Insuficiente por não suprir todas as necessidades afetivas de cada um dos estudantes que com ele se relacionam —e aqui me recordo da carência obsessiva do Giovanni de James Baldwin, que no livro de Taylor poderia ser vista no personagem Miller. Também cobravam dele alguma reação à morte do próprio pai que correspondesse à ideia de luto estabelecida pelo senso comum. Ansiavam, os amigos, por choro, desespero e melancolia, não uma frieza ou autocontrole que deixasse para dentro de Wallace o que lá pertencia. O pouco de si que ainda era só seu.

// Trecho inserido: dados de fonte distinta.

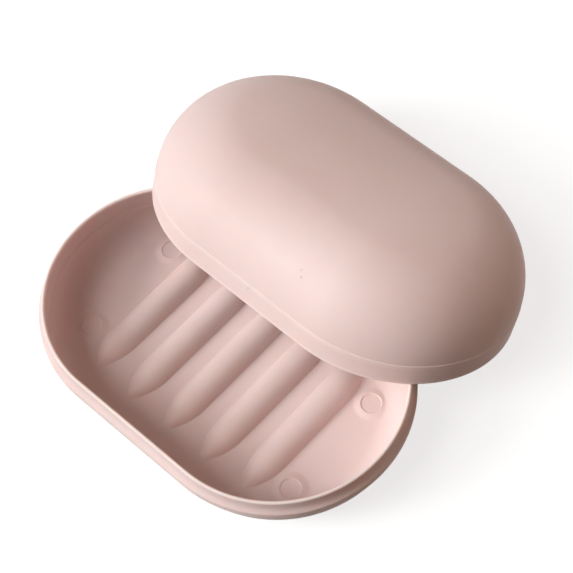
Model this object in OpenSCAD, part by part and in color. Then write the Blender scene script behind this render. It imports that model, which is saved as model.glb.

Quanto ao egoísmo, era apontado todas as vezes em que o rapaz só queria se ausentar de tudo e todos e ficar sozinho, com suas questões, no seu tempo. Ao negro quase nunca é dado o direito ao descanso —não só físico, mas psicológico.

A ingratidão, por sua vez, expressava-se —de acordo com os amigos brancos até demais— quando Wallace tomava coragem e respondia aos ataques racistas que sofria, reagia aos relacionamentos abusivos nos quais se afogava e tomava novamente as rédeas da própria vida, o que lhe permitia imaginar saídas para a situação angustiante no campus. Continuar, desistir, voltar, ficar. O que para uns é escolha, para o estudante negro era sentença.

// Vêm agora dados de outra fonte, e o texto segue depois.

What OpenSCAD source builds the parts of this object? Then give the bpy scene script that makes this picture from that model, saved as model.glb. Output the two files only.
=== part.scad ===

A leitura desta obra me fez, praticamente a todo momento, lembrar de uma frase que carrego — e digo a mim mesmo— há anos: “permita-se fazer falta”. Não estar era tudo o que o personagem precisava para, então, encontrar-se.

Durante uma conversa que tive com o escritor Volp, autor de “Homens Pretos (não) Choram” e “Nunca Vi a Chuva”, e Alexandre Vidal, pudemos juntar os mundos reais que se encontravam com o construído por Brandon Taylor.

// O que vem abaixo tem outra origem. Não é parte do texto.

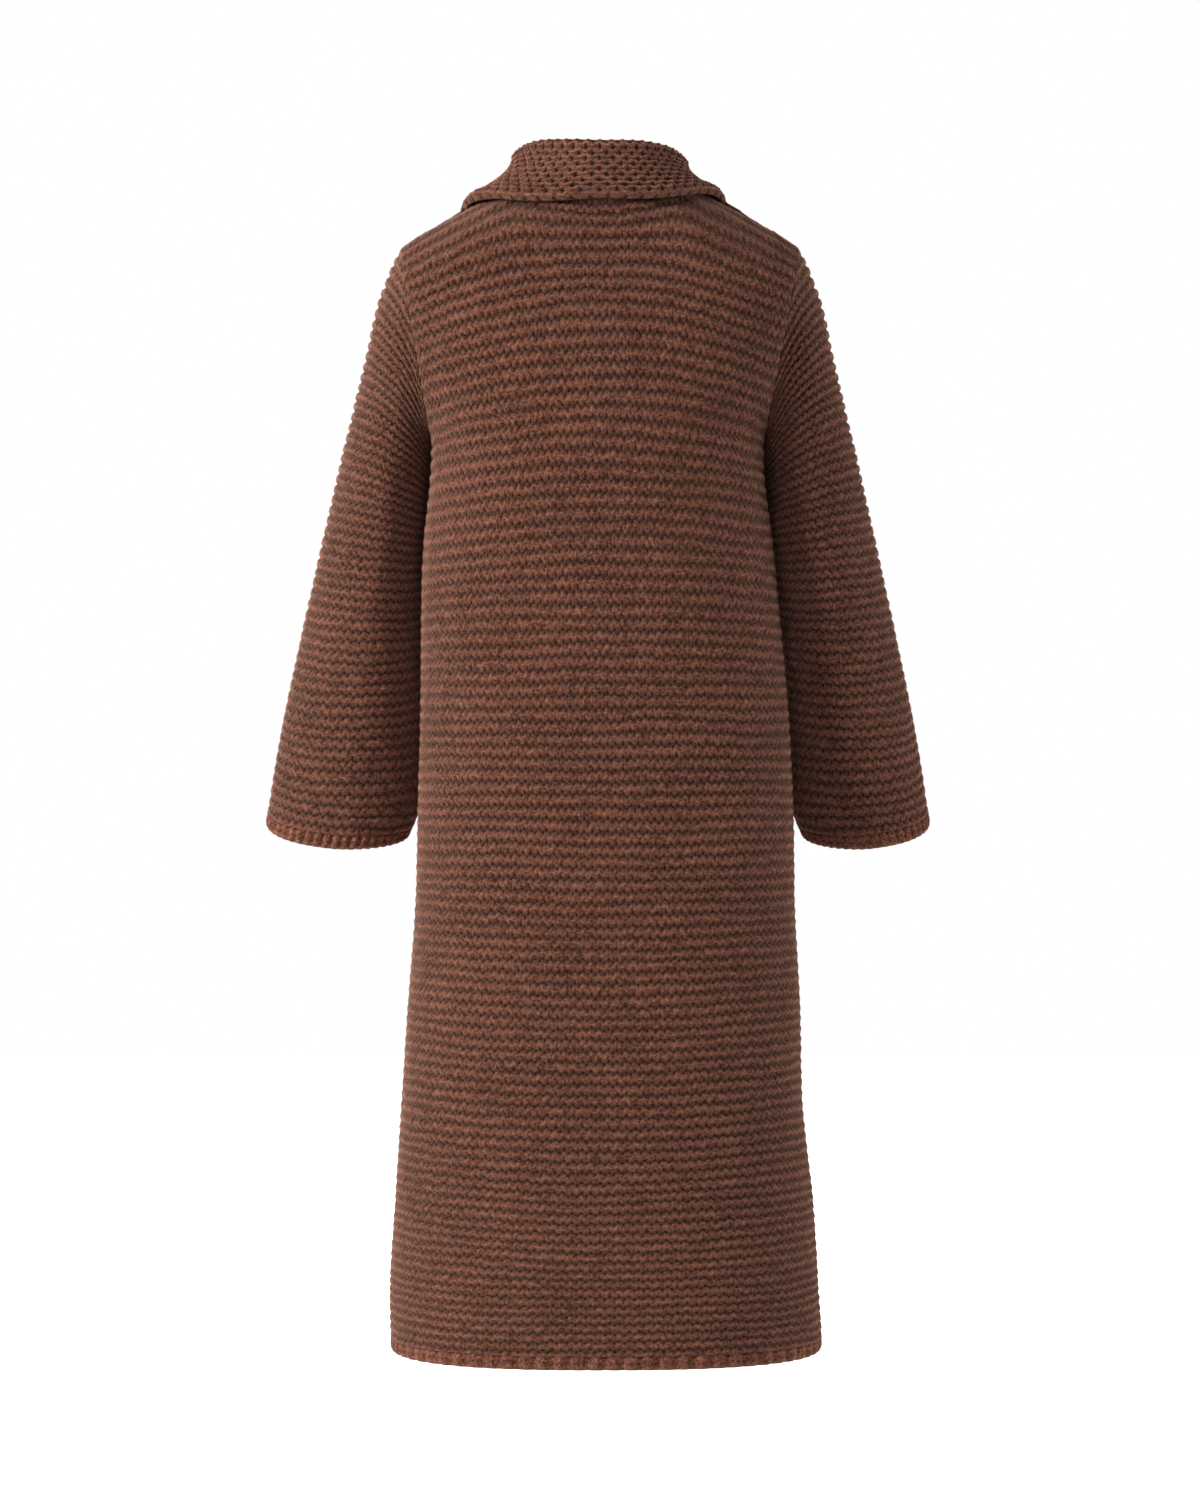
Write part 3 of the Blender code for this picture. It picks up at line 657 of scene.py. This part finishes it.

Negritude no meio acadêmico, homossexualidade no meio acadêmico, nós no meio acadêmico, e o quanto das três vivências atravessava a do personagem discutido. Subestimar a capacidade intelectual por causa da origem que marca o indivíduo negro, invadir —inclusive com violência pura— a subjetividade da pessoa queer que era obrigada a estar sempre disponível e pronta para o toque, o sexo, a entrega, condenar a postura do pobre bolsista que erra, persiste e é incentivado pela própria mentora a desistir de sua episteme.

Falávamos, os três, sobre Wallace, e sem perceber estávamos rememorando nossas próprias experiências. Uma conversa cotidiana, de corredor, de ponto de ônibus, um registro dos cantos que só nós vemos. Há livros que são como encontros e ajudam a conectar as beiras do mundo, dando forma ao que chamamos de realidades —uma constante estratégia de sobrevivência.

Em Wallace existia história demais, traumas demais, vontades demais. Era ele feito de quereres antigos, cobertos por um silêncio aprendido na infância. Talvez por isso tenha ele calado tantas vezes e não dado aos amigos brancos demais aquilo que eles buscavam: não se sentirem racistas enquanto assim eram. Ao calar, dizia muito o Wallace.

“Mundo Real” é uma conversa longa que teria com Wallace na calçada de minha casa, aqui pros lados do Ermelino Matarazzo. E os silêncios não seriam surpresa, já que mundos reais são como são.